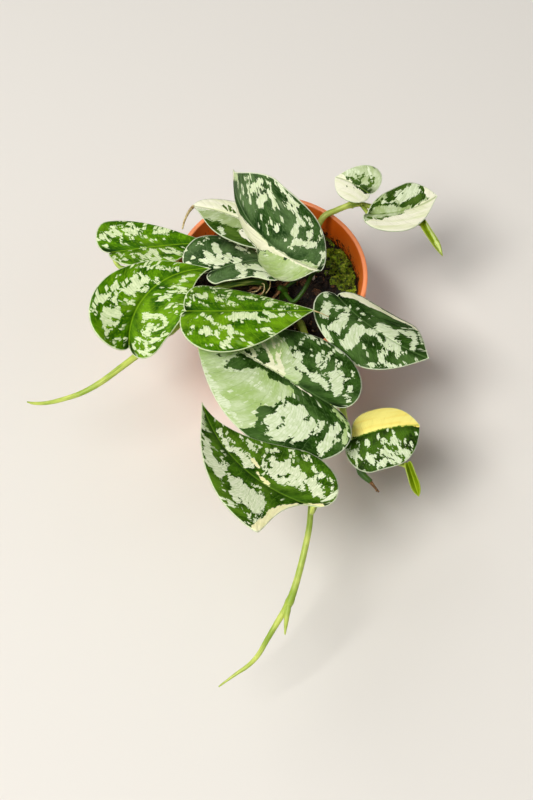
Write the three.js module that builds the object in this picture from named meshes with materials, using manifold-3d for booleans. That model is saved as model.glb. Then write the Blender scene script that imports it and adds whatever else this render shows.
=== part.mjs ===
// Satin pothos in a tapered plastic nursery pot.
// Millimetres, +Z up, +Y away from the viewer. The origin is the centre of the pot's base.

import * as THREE from "three";
import { mergeVertices } from "three/addons/utils/BufferGeometryUtils.js";
import Module from "manifold-3d";

const wasm = await Module();
wasm.setup();

// ---- Driving dimensions -------------------------------------------------------------

const POT_HEIGHT = 92;
const RIM_RADIUS = 60;
const BASE_RADIUS = 47;
const POT_WALL = 1.6;
const RIM_BAND_HEIGHT = 9;
const RIM_BAND_PROUD = 1.3;
const POT_FLOOR = 2;
const FOOT_RADIUS = 44;
const FOOT_CHAMFER = 2.5;
const BAND_CHAMFER = 1;
const RIM_BEVEL = 0.7;
const POT_SEGMENTS = 64;
const DRAIN_HOLES = 6;
const DRAIN_RADIUS = 4;
const DRAIN_CIRCLE = 30;
const HOLE_SIDES = 12;

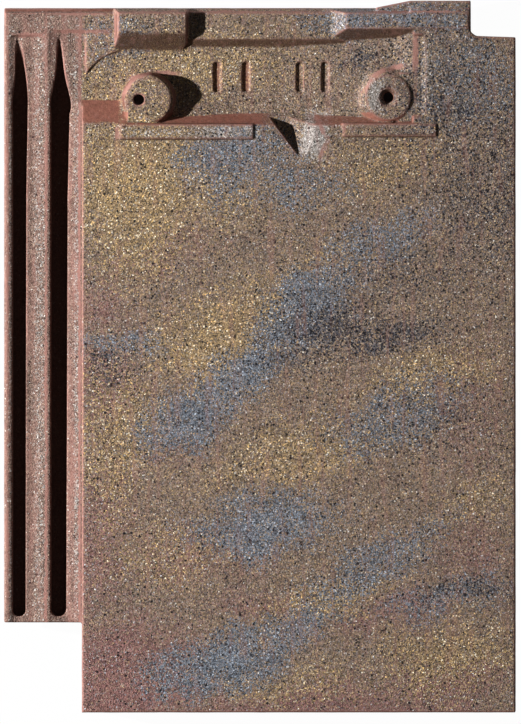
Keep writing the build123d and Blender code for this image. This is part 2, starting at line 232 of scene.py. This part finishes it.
def makeBody(s):
    bm = bmesh.new()
    bm.from_mesh(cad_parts["roof_tile"].data)
    bmesh.ops.remove_doubles(bm, verts=bm.verts, dist=1e-6)
    mesh = bpy.data.meshes.new("clay_body")
    bm.to_mesh(mesh)
    bm.free()
    piece = newObject("clay_body", mesh)

    remesh = piece.modifiers.new("even", "REMESH")
    remesh.mode = "VOXEL"
    remesh.voxel_size = s["voxel"]
    soften = piece.modifiers.new("soften", "SMOOTH")
    soften.factor = 0.5
    soften.iterations = s["softening"]
    applyAll(piece)
    markAndSoften(piece, s)

    addUnevenness(piece, "swell", s["swellSize"], s["swell"])
    addUnevenness(piece, "dents", s["dentSize"], s["dents"])
    piece.modifiers.new("triangles", "TRIANGULATE")
    thin = piece.modifiers.new("thin", "DECIMATE")
    thin.ratio = s["faces"] / (2.0 * len(piece.data.polygons))
    applyAll(piece)
    piece.data.shade_smooth()
    print("clay body has", len(piece.data.polygons), "faces")

    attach(piece, "root")
    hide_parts("roof_tile")
    return piece


clayBody = makeBody(body)

# fired red clay under a sprayed, speckled engobe. Places and sizes are millimetres on the face

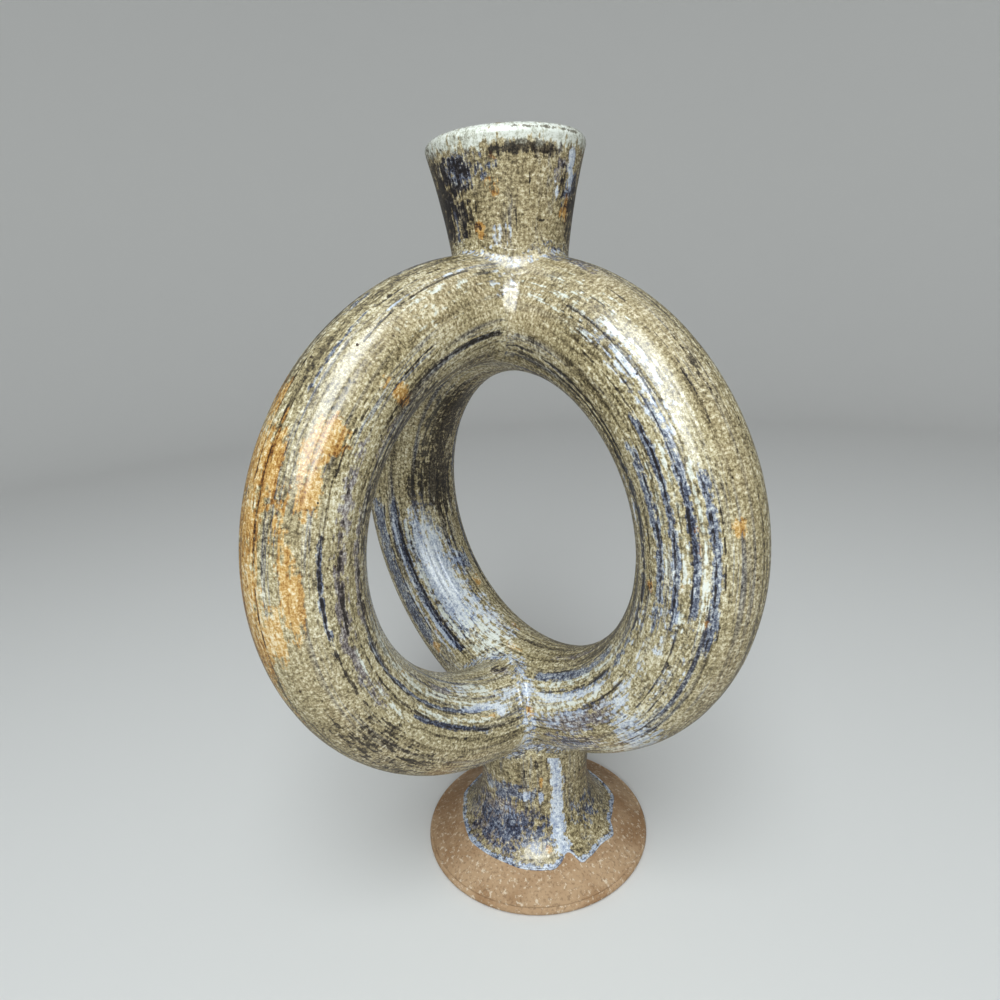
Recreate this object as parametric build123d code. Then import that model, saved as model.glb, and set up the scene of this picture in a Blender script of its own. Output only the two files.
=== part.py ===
from build123d import *
import os

# Donut vase in stoneware, in millimetres.
# A whole thrown donut stands on its edge in the XZ plane.
# A half donut stands square to it, on the -Y side, and is luted to it above and below.
# Each donut is given as two shells that meet in its mid-plane, so that its hollow is open in both.
# A flared neck sits on top and a trumpet foot below, both on the Z axis.
# The origin is the centre of the foot's resting ring, and +Z points up to the mouth.

# Whole donut
ring_radius = 80.5
ring_tube_radius = 21.5
ring_wall = 5.0
ring_shift = 2.8
ring_clearance_below = 57.0
throat_radius = 13.0

# Half donut, which is fitted to the whole one: how much wider its ring is, how much slimmer its tube is,
# how far its ring's centre lies inside the whole donut's front skin, and where its straight ends stop
half_rise = 2.2
half_slimming = 1.9
half_tuck = 4.7
half_end_setback = 7.2
half_wall = 5.0
half_passage_radius = 12.0

# Neck and its rolled lip
neck_height = 39.0
neck_overhang = 0.5
neck_wall = 5.0
neck_bow = 0.6
mouth_radius = 29.2
lip_roll_radius = 3.4
neck_skirt_lift = 3.5
neck_skirt_inset = 1.5

# Trumpet foot and its flange
foot_radius = 51.8
foot_wall = 5.0
foot_edge_height = 4.2
foot_edge_radius = 2.0
flange_inner_radius = 34.0
flange_height = 13.0
stem_base_radius = 25.0
stem_base_height = 42.0
stem_bow = 3.0
stem_overhang = 3.0
stem_skirt_drop = 6.5
stem_skirt_inset = 3.5
rest_ring_width = 8.0

# Directions of the foot's wall, as shares of its thickness, at the flange's start and in the bend
flange_wall_shares = (0.5, 0.86)
bend_wall_shares = (0.8, 0.6)

# Clay coils pressed into the joints
neck_coil_rise = 4.0
neck_coil_depth = 10.0
neck_coil_width = 2.0
foot_coil_drop = 4.0
foot_coil_depth = 8.0
foot_coil_width = 1.5
seam_coil_size = 2.2

# Places that follow from the sizes above
ring_centre_height = ring_clearance_below + ring_radius + ring_tube_radius
ring_top = ring_centre_height + ring_radius + ring_tube_radius
total_height = ring_top + neck_height
half_radius = ring_radius + half_rise
half_tube_radius = ring_tube_radius - half_slimming
half_setback = ring_tube_radius - half_tuck
half_straight_end = half_setback - half_end_setback
lip_height = total_height - lip_roll_radius
lip_middle_radius = mouth_radius - lip_roll_radius
neck_base_radius = ring_tube_radius + neck_overhang
neck_bore_radius = neck_base_radius - neck_wall
skirt_bottom = ring_top - ring_tube_radius + neck_skirt_lift
stem_top_radius = ring_tube_radius + stem_overhang
foot_top = ring_clearance_below + ring_tube_radius - stem_skirt_drop
stem_bore_radius = stem_top_radius - foot_wall
from_base = (Align.CENTER, Align.CENTER, Align.MIN)
from_plane = (Align.CENTER, Align.MIN, Align.CENTER)

# The whole donut's mid-plane is the XZ plane, and the half donut's is square to it
ring_plane = Rot(0, 0, 0)
half_plane = Rot(0, 0, -90)


def end_height(upper):
    """The height at which the half donut's upper or lower end meets the whole donut."""
    return ring_centre_height + half_radius if upper else ring_centre_height - half_radius


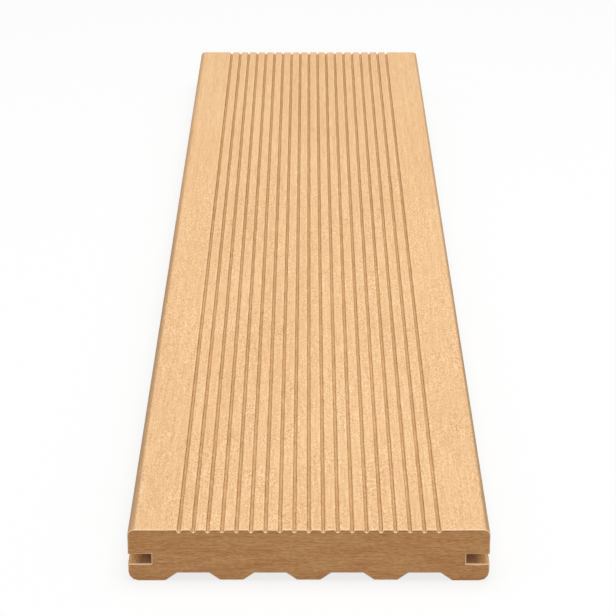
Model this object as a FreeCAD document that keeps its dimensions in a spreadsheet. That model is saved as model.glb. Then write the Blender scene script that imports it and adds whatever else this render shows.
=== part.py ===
import FreeCAD, Part

import os

import Sketcher

# Decking board of solid wood-plastic composite, lying on its feet with its grooved face up.
# It is one extruded plank: a blank with rounded edges, anti-slip grooves along the top,
# drainage channels along the underside and a clip slot in each long side.
# Lengths are in millimetres. X runs across the board, Y along it, Z up.
# The origin is the middle of the floor that the two outer feet stand on.

NODE_NAME = "deck_board"

# Driving dimensions: name, value, meaning.
DRIVING_SIZES = [
    ("board_length", 690, "cut length of this piece"),
    ("board_width", 145, "over the two long sides"),
    ("board_thickness", 23, "from the outer feet to the rib tops"),
    ("top_edge_radius", 2.4, "rounding of the two long top edges"),
    ("bottom_edge_radius", 4, "rounding under the two long sides"),
    ("groove_count", 19, "anti-slip grooves across the top"),
    ("groove_pitch", 5.77, "from one groove to the next"),
    ("groove_width", 1.7, "at the rib tops"),
    ("groove_floor_width", 1, "at the bottom of the groove"),
    ("groove_depth", 1.4, "below the rib tops"),
    ("shoulder_radius", 0.7, "rounding of the rib edges"),
    ("groove_floor_radius", 0.3, "rounding inside the groove"),
    ("channel_count", 4, "drainage channels along the underside"),
    ("channel_pitch", 31, "from one channel to the next"),
    ("channel_mouth_width", 22.4, "at floor level"),
    ("channel_ceiling_width", 12.9, "at the top of the channel"),
    ("channel_depth", 3.5, "above floor level"),
    ("channel_corner_radius", 0.8, "rounding of the channel ceilings and lands"),
    ("foot_corner_radius", 2, "rounding of the outer feet towards the channels"),
    ("land_relief", 0.3, "how far the inner lands stay clear of the floor"),
    ("slot_height", 4.4, "opening of the clip slot"),
    ("slot_depth", 9.4, "from the long side inwards"),
    ("slot_level", 7.6, "lower wall of the clip slot above floor level"),
    ("end_arris", 0.3, "small bevel round both cut ends"),
    ("overcut", 10, "how far a lengthwise cut runs out past each end"),
]

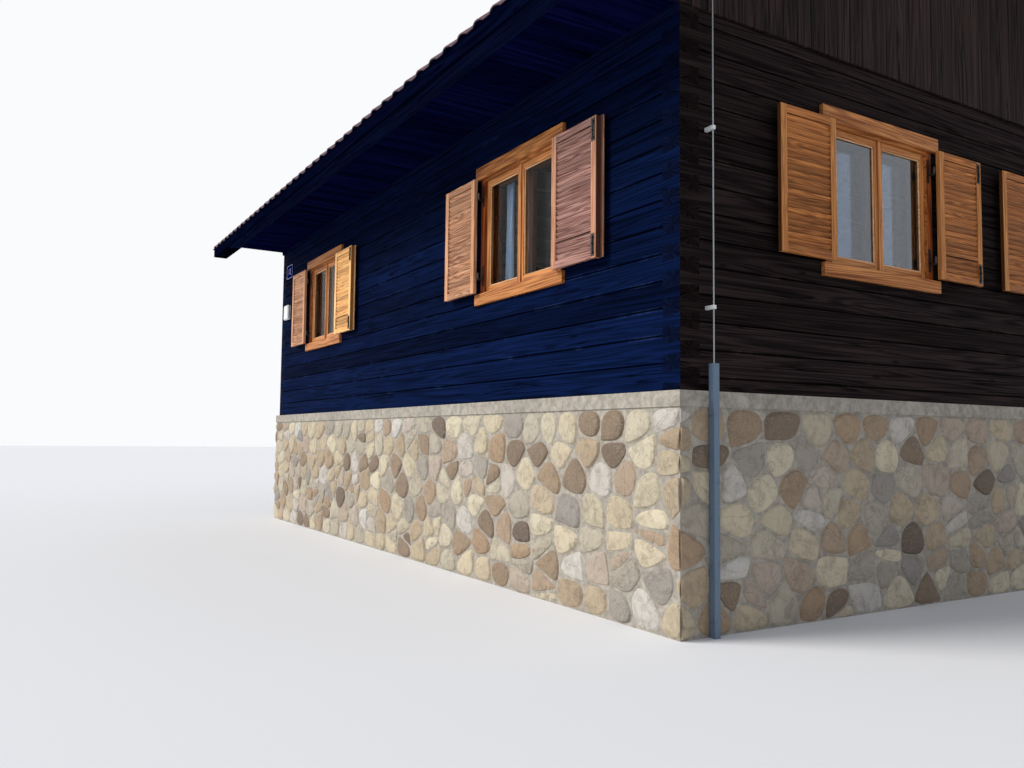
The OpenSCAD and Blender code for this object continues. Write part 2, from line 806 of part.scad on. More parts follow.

◆ ◆ ◆ ◆ ◆

• [Short problem] Reproduce word for word the lines of the records above, beginning at the first and ending with the line where "the pot's base." appears, and nothing past it.

• [Exercise output]
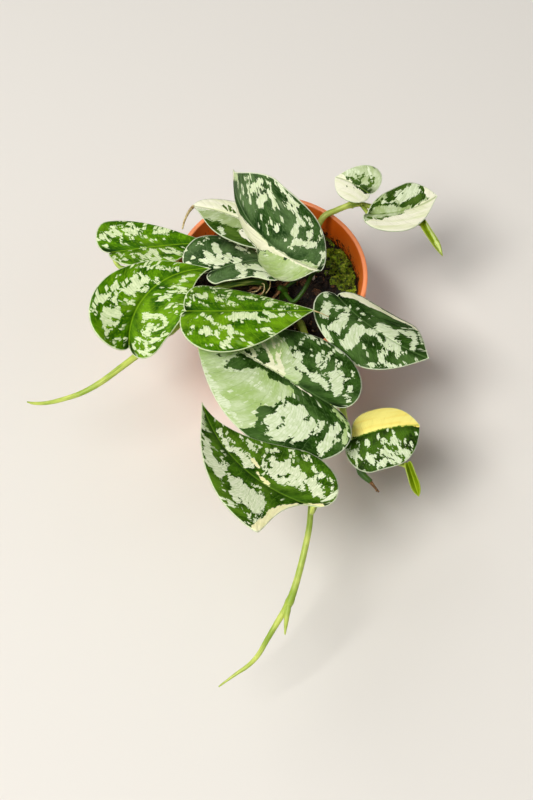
Write the three.js module that builds the object in this picture from named meshes with materials, using manifold-3d for booleans. That model is saved as model.glb. Then write the Blender scene script that imports it and adds whatever else this render shows.
=== part.mjs ===
// Satin pothos in a tapered plastic nursery pot.
// Millimetres, +Z up, +Y away from the viewer. The origin is the centre of the pot's base.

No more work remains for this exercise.